Essa tendência vai na linha do Criacionismo, ou teologia natural e sou da opinião que não se deve deduzir teologia a partir de ciência, ou ciência a partir de teologia. Ambas possuem implicações quando interagem, mas são distintas e respondem a questões diferentes. O facto de serem distintas não implica não-interacção, porque isso seria o sofismo filosófico entre distinção e separação.
Diria que o que não tem prova científica, nem tem prova repetível e reprodutivel… e que poderá ser real ou não… pode ser imaginação… ou ilusão (erro dos nossos sentidos)…
… incluindo esta afirmação 😉
Abraço
Caro sofrologista católico,
já tinha notado porque sigo o teu blog em RSS com interesse.

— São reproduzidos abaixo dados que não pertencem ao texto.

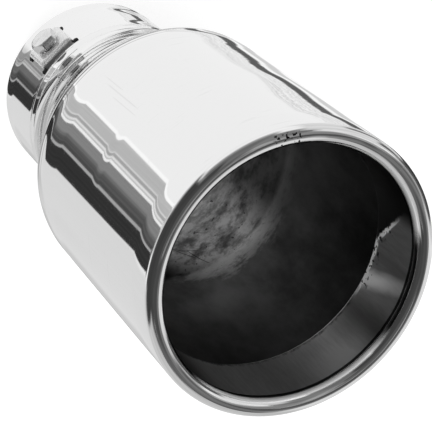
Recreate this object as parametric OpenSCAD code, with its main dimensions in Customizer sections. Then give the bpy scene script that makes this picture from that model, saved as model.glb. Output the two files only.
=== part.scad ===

É sempre bom saber que juntos vamos mais longe 🙂
Abraço
Caro Miguel,
Muito obrigado pela sua resposta.
A sua definição de Teologia (Conhecimento de Deus)
é interessante.
Posso perguntar como interpreta os milagres de Cristo à luz da sua definição de Teologia?
Cumprimentos,
Caro Anónimo,
permite-me sugerir que faças uma pesquisa por “milagres” neste blog (no campo apropriado no final da barra lateral direita), de modo a tomar contacto com algum do meu pensamento sobre o assunto.
Abraço
Caro Miguel,
Muito obrigado pela dica.
Basicamente è a defesa da ideia de Deus e suas possibiliades com mente aberta a novidades. Nada é dito sobre a possibilidade de representação da ideia e das formas que ela tomou ao longo dos séculos, assumindo uma evolução linear da humanidade…
o que não é científico, é real?
Pode ser ou não…
Cumprimentos,
Caro Anónimo,
é um prazer poder dialogar 🙂
Sobre a ideia de Deus posso recomendar-te um obra que gostei muito “Metaphysics and the Idea of God” de Wolfhart Pannenberg. Podes consultar na Biblioteca João Paulo II da Universidade Católica Portuguesa.
o que não é científico, é real?
Pode ser ou não…
É isso mesmo! Mantemo-nos na dúvida enquanto a visão do mundo e respectiva experiência nos vai confirmando ou corrigindo o que pensamos sobre Deus. Contudo, a forma mais segura de conhecer alguém é relacionarmo-nos com ela …
Abraço
Caro Miguel,
Muito obrigado pela resposta e pela referência.